Fasilitas Produksi Gripen di Linköping |
Saab AB, manufaktur peralatan militer dari Swedia pernah menyebut bahwa sanggup mengirim pesanan perdana jet Gripen C/D ke Indonesia dalam tempo satu tahun setelah kontrak pembelian ditandatangan. Boleh dibilang pernyataan Saab terbilang berani, sebab jarang ada order jet tempur berstatus "baru’" yang bisa dirampungkan dalam kurun waktu satu tahun.
Disisi lain, KnAAPO sebagai manufaktur jet tempur Sukhoi Su-35 baru sanggup mengirimkan dua unit pesanan perdana pada tahun 2018. Itu juga dengan perhitungan penandatanganan kontrak antara pemerintah RI dan Rusia sudah harus dilakukan pada bulan-bulan ini. Tanpa penandatanganan kontrak (MoU), dipastikan manufaktur belum akan bergerak ke proses produksi. Lepas dari kompetisi yang terbilang sengit antar pabrikan pesawat, nyatanya bagi Saab menyelesaikan order dalam tempo satu tahun bukanlah proyek roro jonggrang, yang sengaja dikebut karena pesanan.

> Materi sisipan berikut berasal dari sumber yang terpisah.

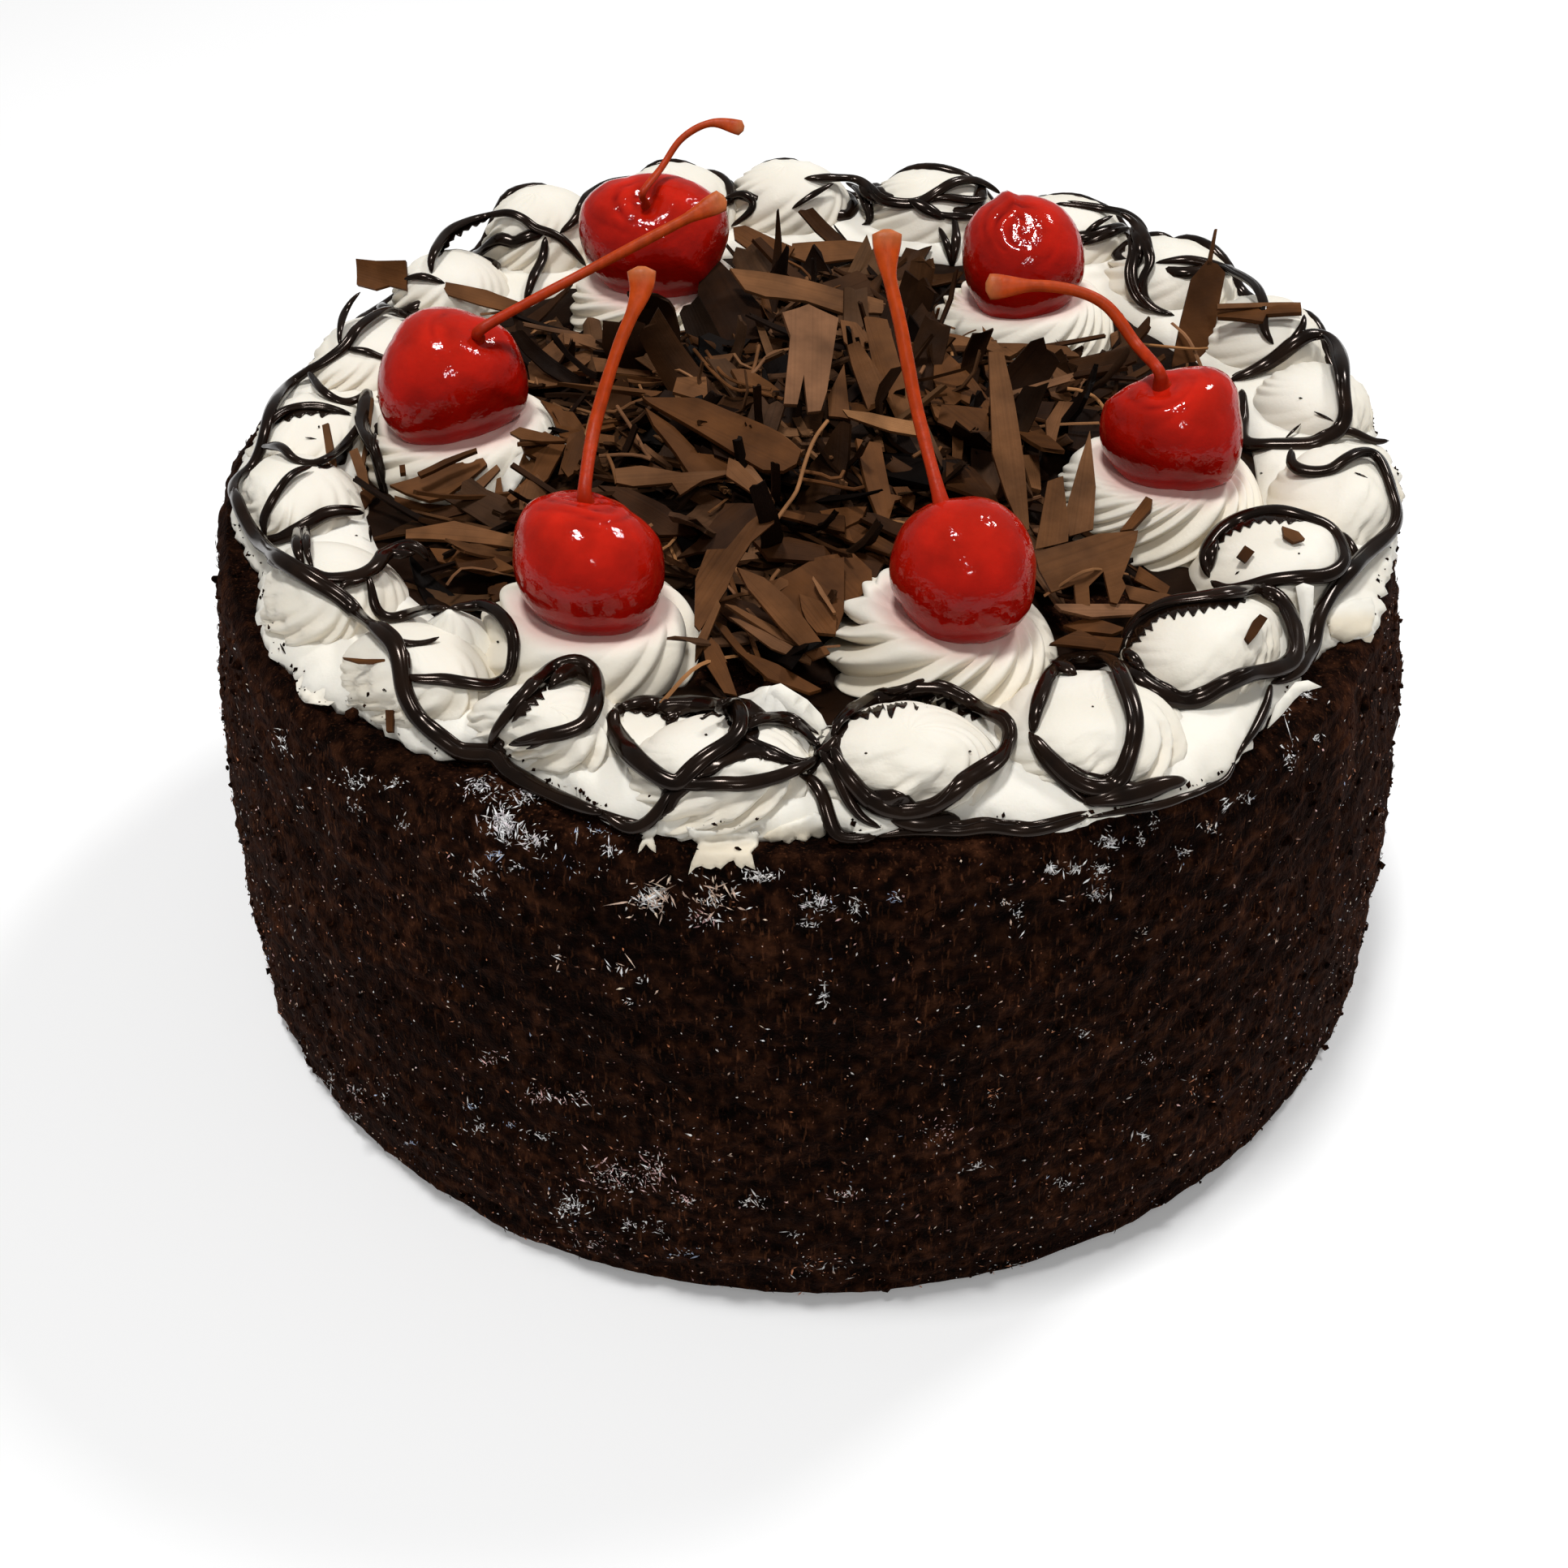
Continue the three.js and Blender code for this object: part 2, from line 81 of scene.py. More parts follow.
# ---- mathematics on arrays of points ----
def unit(vectors):
    vectors = np.asarray(vectors, float)
    return vectors / np.linalg.norm(vectors, axis=-1, keepdims=True)


def hashed(x, y, z, seed):
    """A value between 0 and 1 for every whole-numbered cell."""
    mixed = (x * 374761393 + y * 668265263 + z * 1442695041 + seed * 1274126177) & 0xFFFFFFFF
    mixed = ((mixed ^ (mixed >> 13)) * 1274126177) & 0xFFFFFFFF
    mixed = ((mixed ^ (mixed >> 16)) * 668265263) & 0xFFFFFFFF
    return (mixed ^ (mixed >> 13)) / 2.0 ** 32


def noise(points, size, seed=0):
    """Smooth noise between -1 and 1 with lumps about `size` across."""
    scaled = np.asarray(points, float) / size
    cell = np.floor(scaled).astype(np.int64)
    t = scaled - cell
    t = t * t * (3 - 2 * t)
    total = np.zeros(len(scaled))
    for corner in np.ndindex(2, 2, 2):
        weight = np.prod(np.where(np.array(corner), t, 1 - t), axis=1)
        total += weight * hashed(*(cell + corner).T, seed)
    return 2 * total - 1


def rough_noise(points, size, octaves, seed=0):
    """Noise on several scales, each half as large and half as strong as the last."""
    total = sum(noise(points, size / 2 ** i, seed + i) / 2 ** i for i in range(octaves))
    return total / (2 - 2.0 ** (1 - octaves))


def cell_noise(points, size, seed=0):
    """Distance to the nearest of scattered seeds, about 1 halfway between them."""
    scaled = np.asarray(points, float) / size
    cell = np.floor(scaled).astype(np.int64)
    nearest = np.full(len(scaled), 9.0)
    for offset in np.ndindex(3, 3, 3):
        other = cell + np.array(offset) - 1
        place = other + np.column_stack([hashed(*other.T, seed + i) for i in range(3)])
        nearest = np.minimum(nearest, np.linalg.norm(scaled - place, axis=1))
    return nearest


def ramp(low, high, values):
    """0 below `low`, 1 above `high` and smooth between."""
    t = np.clip((np.asarray(values, float) - low) / (high - low), 0, 1)
    return t * t * (3 - 2 * t)


def on_circle(degrees, radius, height):
    """Points at some angles, a radius and a height."""
    angle = np.radians(degrees)
    return np.stack([radius * np.cos(angle), radius * np.sin(angle), height + 0 * angle], axis=-1)


def seeded_random(seed):
    """The same draws as the solids' own generator, so that swirls stand where theirs do."""
    state = seed
    while True:
        state = (state + 0x6D2B79F5) & 0xFFFFFFFF
        mixed = ((state ^ (state >> 15)) * (1 | state)) & 0xFFFFFFFF
        mixed = ((mixed + (mixed ^ (mixed >> 7)) * (61 | mixed)) & 0xFFFFFFFF) ^ mixed
        yield ((mixed ^ (mixed >> 14)) & 0xFFFFFFFF) / 2.0 ** 32


def curve_through(points, step):
    """A smooth curve through the points, resampled at an even `step`."""
    p = np.asarray(points, float)
    p = np.vstack([2 * p[0] - p[1], p, 2 * p[-1] - p[-2]])
    t = np.linspace(0, 1, 12, endpoint=False)[:, None]
    pieces = []
    for a, b, c, d in zip(p[:-3], p[1:-2], p[2:-1], p[3:]):
        bend = (2 * a - 5 * b + 4 * c - d) * t ** 2 + (3 * b - a - 3 * c + d) * t ** 3
        pieces.append(0.5 * (2 * b + (c - a) * t + bend))
    dense = np.vstack(pieces + [p[-2:-1]])
    length = np.r_[0, np.cumsum(np.linalg.norm(np.diff(dense, axis=0), axis=1))]
    at = np.linspace(0, length[-1], max(int(length[-1] / step), 2) + 1)
    return np.column_stack([np.interp(at, length, dense[:, i]) for i in range(p.shape[1])])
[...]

Kecepatan produksi antar manufaktur pesawat akan banyak dipengaruhi oleh beberapa hal, mulai dari alur produksi yang dianut, sampai dukungan material dan logistik bisa langsung berpengaruh pada jadwal penyerahan si pesawat itu sendiri. Perlu diketahui, keterlibatan supplier sebagai pemasok radar, mesin, dan sensor harus diperhitungkan dalam suatu rantai produksi.
Dalam kunjungan ke fasilitas produksi Gripen pada hari Kamis lalu (19/5/2016), penulis bersama rombongan jurnalis dari Indonesia diberi kesempatan khusus untuk melihat bagian dari fasiitas produksi di Saab Aeronautics yang berada di kota Linköping, sebelah selatan Swedia. Dalam penjelasan yang dibuka oleh Lennart Sindahl, Deputy Chief Executive Officer of Saab, disebut bahwa sejak beberapa tahun Saab telah mengadopsi computer based dalam sistem perancangan dan produksi Gripen. “Ini disebut sebagai model based definition methods (MBD), dan dipakai terobosan solusi digital selama pengembangan Gripen E, penerapan MBD secara keseluruhan juga dapat menghemat waktu dan biaya produksi sampai 50%,” ujar Lennart.
Dalam paparan singkat, Ia menyebut MBD sebagai model penerapan informasi 3D yang mencakup dimensi, toleransi, sistem perakitan, dukungan material, dan sebagainya. Dalam rantai produksi, antar unit produksi dapat saling terkoneksi dalam modul tools MBD. Sehingga antar bagian dapat saling terkoordinasi, memberi koreksi, dan evaluasi secara terintegrasi dalam satu payung database. Dalam proses pembuatan pesawat, kombinasi pekerjaaan diatas dapat menghemat waktu dan biaya.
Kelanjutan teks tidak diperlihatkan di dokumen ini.